What’s it like? Well us, we have been friends for a long time, even before we started making music. And the scene is based around this warehouse space called Mayhem. Everybody pretty much goes there. I guess it all started when we formed this band, and we met some other guys in bands, and at the time we didn’t really know a lot of other bands making music that we connected with on a personal level. These bands started becoming friends and aware of each other. Then this new warehouse space, Mayhem appeared, which kind of adopted us, because everyone was doing this industrial and punk music at the time, and from there more and more bands have popped up.

Do you ever sing in Danish at your shows?

No. There is one song in Danish on the album, but that’s it.

How would you describe an Iceage live performance? What does it feel like when you’re on stage performing?

Sometimes it’s horrible and the sound is shitty, and other times we play together really well. Then sometimes it’s a big release and I can kind of lose myself and not really know who I am anymore, it’s a kind of feeling of ecstasy. And sometimes it’s in between those two, it can be a lot of things.

Do you have a favourite venue or festival to play when you’re on the road?

I really like Munoz Gym in Bakersfield, California, which is a boxing ring. I’m not sure if I have any particular favourite venues, but I like smaller venues more.
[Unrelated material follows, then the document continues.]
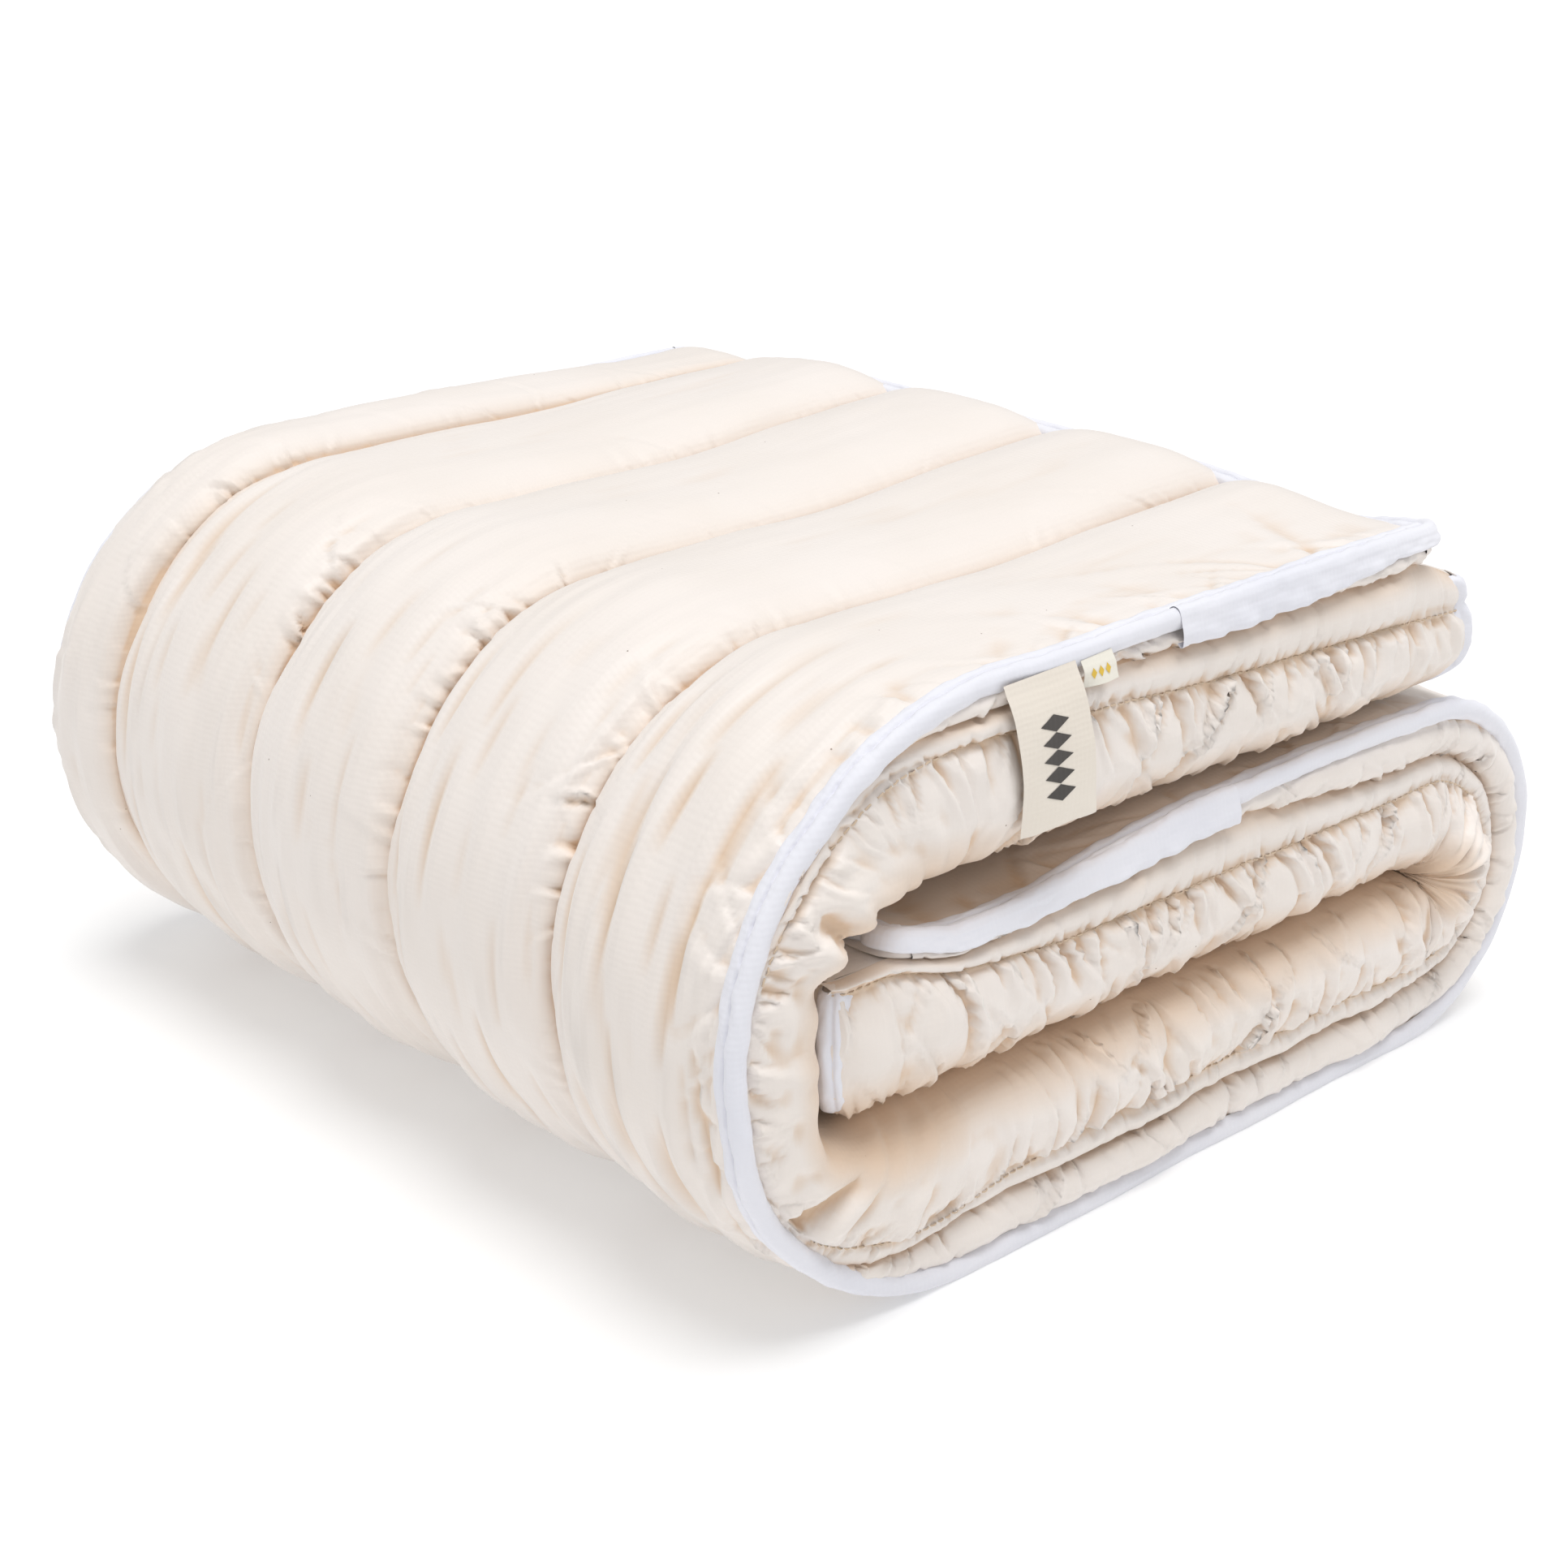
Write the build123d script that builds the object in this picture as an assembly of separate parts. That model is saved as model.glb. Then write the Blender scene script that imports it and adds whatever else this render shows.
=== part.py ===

What do you like to listen to when you’re on tour?

We like all sorts of music. We like a lot of punk but also soul music, classical music and soundtracks, everything. We don’t listen to music in particular genres.

Do you think punk is the same today as it was when bands like The Misfits and Black Flag were playing?

Yeah of course it’s changed. You have different people doing different things all over the world, and a lot of punk bands don’t have anything in common with each other. With Iceage, I don’t particularly try to be a punk band, I just write music and people call it punk.

Iceage’s second album You’re Nothing is out now on Matador.